Нет, под землей не успокоиться, и Ава вернулась на Зубовский бульвар. Быстрый шаг не помогал найти причину беспокойства, беспомощной потери себя. Кого Тарас назвал в последней статье «мутантами противоестественного отбора»? Критиков, не владеющих языком, прозаиков, не умеющих пару строк срифмовать. Она, психолог, тоже в это стадо угодит, если сейчас же не успокоится. Остановилась уже не посреди дороги — приткнулась к колонне «Человека читающего», достала из сумки вырезку про Музей кино, изучила — в шесть новый фильм Киры Муратовой.
Но нельзя же ни о чем не думать, пока добираешься до спасительного прибежища, где мысли и эмоции режиссерской волей переключаются на экранную картинку, и Аве пришлось своей волей перестать ругать себя. Тут же вспомнилось, как только что, в самом начале репетиции женоподобный красавчик в слезах крикнул Эрасту: «Что же вы меня при всех-то лажаете?!» Режиссеру можно пользоваться крайними оценками «гений — бездарь», между этими полюсами вернее вырабатывается театральное электричество, а для психолога это табу, вот и приходится на самой себе вымещать нереализованный гнев.
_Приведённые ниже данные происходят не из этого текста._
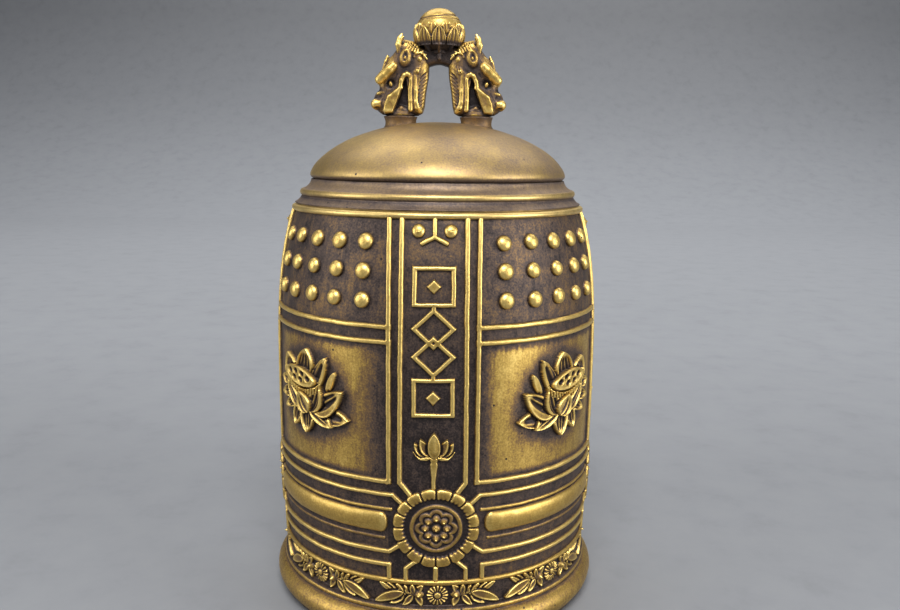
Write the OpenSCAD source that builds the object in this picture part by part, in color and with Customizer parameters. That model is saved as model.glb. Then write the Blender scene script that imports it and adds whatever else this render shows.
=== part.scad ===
// Small cast-brass temple bell with a twin-dragon handle, four relief straps and a hung clapper.
// The frame: origin on the axis in the plane of the rim, +Z up, the front strap faces -Y, and the
// two dragon heads lie along X.

/* [Bell body] */
// Ground radius of the wall at its fullest height
body_r = 41.4; // [38:0.2:44]
// Thickness of the wall
wall = 3.4; // [2.8:0.1:3.8]
// Height of the shoulder edge above the rim
shoulder_z = 101.1; // [100:0.1:102]
// How far the rounded lip stands out beyond the body
lip_out = 2; // [1.5:0.1:3.5]
// Height of the dome above its own edge
dome_h = 13.7; // [12.5:0.1:15]

/* [Relief] */
// Height of the raised lines above the ground
line_h = 0.8; // [0.4:0.1:1.2]
// Width of the raised lines
line_w = 1.2; // [0.8:0.1:1.6]
// Bosses in each row of a quarter
boss_columns = 5; // [3:1:5]
// Rows of bosses in each quarter
boss_rows = 3; // [2:1:3]
// Radius of a boss
boss_r = 1.9; // [1.2:0.1:2]
// Radius of the strike rosette
rosette_r = 10.2; // [8.5:0.1:10.4]
// Petals round the strike rosette
rosette_petals = 16; // [12:1:20]

/* [Handle] */
// Distance of each handle post from the axis
post_x = 9.8; // [9.4:0.1:10.4]
// Radius of a handle post at its foot
post_r = 4.4; // [3.6:0.1:4.5]
// Radius of the jewel
jewel_r = 6.1; // [5.6:0.1:6.6]

/* [Clapper] */
// Height of the staple bar that the clapper link hangs on
staple_z = 108.5; // [107.5:0.1:109.5]
// Radius of the clapper ball
ball_r = 7.5; // [5:0.1:7.5]
// Height of the middle of the clapper ball above the rim
ball_z = 26; // [24:0.5:30]

/* [Hidden] */
$fn = 48;
SIDES = ["front", "right", "back", "left"];
QUARTERS = ["a", "b", "c", "d"];
PLAIN_NODES = [
    "bell_shell", "shoulder_moulding", "crown_dome", "frieze_ring", "strap_studs",
    "strap_sprays", "panel_sprays", "left_post", "right_post", "left_dragon_head",
    "right_dragon_head", "left_brow_horns", "right_brow_horns", "handle_arch", "lotus_cup", "jewel",
    "tenon_washers", "clapper_staple", "clapper_link", "clapper_rod", "clapper_ball", "clapper_tip"
];
SIDE_NODES = ["strap_frame_", "fret_column_", "lotus_sprig_", "strike_rosette_"];
QUARTER_NODES = ["panel_frame_", "boss_field_", "lotus_relief_", "belt_band_", "belt_lines_"];
NODES = concat(
    PLAIN_NODES,
    [for (kind = SIDE_NODES) for (side = SIDES) str(kind, side)],
    [for (kind = QUARTER_NODES) for (quarter = QUARTERS) str(kind, quarter)]
);
node = "all";

root = 0.3;            // how deep a relief piece is let into the wall
gap = 0.15;            // air between neighbouring relief pieces
far = 60;              // further out than any surface of the bell
waist_z = 57;          // height at which the body is fullest
lip_mid_z = 4.2;
lip_r = body_r + lip_out;
lip_tube_r = 3.5;
frieze_z0 = 8.5;       // raised ring under the frieze
frieze_z1 = 15.4;      // raised ring over the frieze
channel_z = 19.5;      // top line of the closed channel above the frieze
low_line_z = 22.9;
low_fine_z = 26.1;
belt_z = 30.1;
belt_half_h = 2.5;
high_fine_z = 33.4;
high_line_z = 37;
panel_z0 = 40.3;       // lowest line of the flower panel
panel_z1 = 73.1;       // highest line of the flower panel
field_z0 = 76.6;       // lowest line of the boss field
boss_z0 = 82.3;
boss_dz = 6.5;
boss_turn = 10.7;      // degrees between bosses in a row
strap_in = 7.3;        // half width of a strap between its own lines
strap_out = 10.1;      // half width out to the panel frames
panel_turn = asin(strap_out / body_r);
line_turn = 15.4;       // where the lines round the belt end, in degrees from the middle of a strap
rosette_z = 29.4;
low_turn = 1.3;         // degrees by which the relief under the panels sits round from the straps
flower_z = 58.7;
flower_half_w = 15.2;
flower_half_h = 10.9;
fret_z0 = 55.9;
fret_z1 = 90.6;
sprig_top_z = 52.8;
crown_z = 108.3;       // underside of the dome casting
crown_r = 33.15;
edge_z = 109.3;        // the dome's outer edge
pad_z = 117.6;         // flat pad inside the crown
seat_z = 121.15;       // flat seat for the posts, on the dome
head_z = 124.7;        // top of the posts, where the heads sit
apex_z = edge_z + dome_h;
tenon_r = 2.55;
fit = 0.05;
arch_z = 137.4;        // underside of the handle's arch
cup_z = 139.9;
jewel_z = 145.3;
wire_r = 1.3;          // staple
link_r = 1.1;          // wire of the link and of the clapper's eye
slack = 0.4;           // play between bar and link, and between link and eye
link_bend = wire_r + slack + link_r;
eye_bend = link_r + slack + link_r;
link_corner = 1.8;
pivot_z = 98.2;        // straight bottom of the link, which the clapper's eye hangs on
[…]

Когда в темноте Ава заняла ближайшее к входу в зал свободное кресло и автоматически огляделась, сердце ее сразу заколотилось, щеки густо покраснели: рядом сидели Тарас и ее пациент Ленский.
Обычно после ночных съемок я отключаю телефонный звонок — доверяю автоответчику караулить свой заслуженный нечуткий сон. Поэтому, когда в кромешной темноте что-то заставило открыть глаза, я спросонья подскочил к окну: дело плохо, если трамвай теперь меня будит. Старею? Нет, набережная Лиммата, как и положено посреди ночи, пуста. Тихо, зябко. Полез под одеяло, свернулся калачиком и, сам не знаю почему, взглянул на подошву телефона. Зеленая точка, как глаза немого, мигала из последних сил.
— Андреас Майер слушает, — автоматически представился я.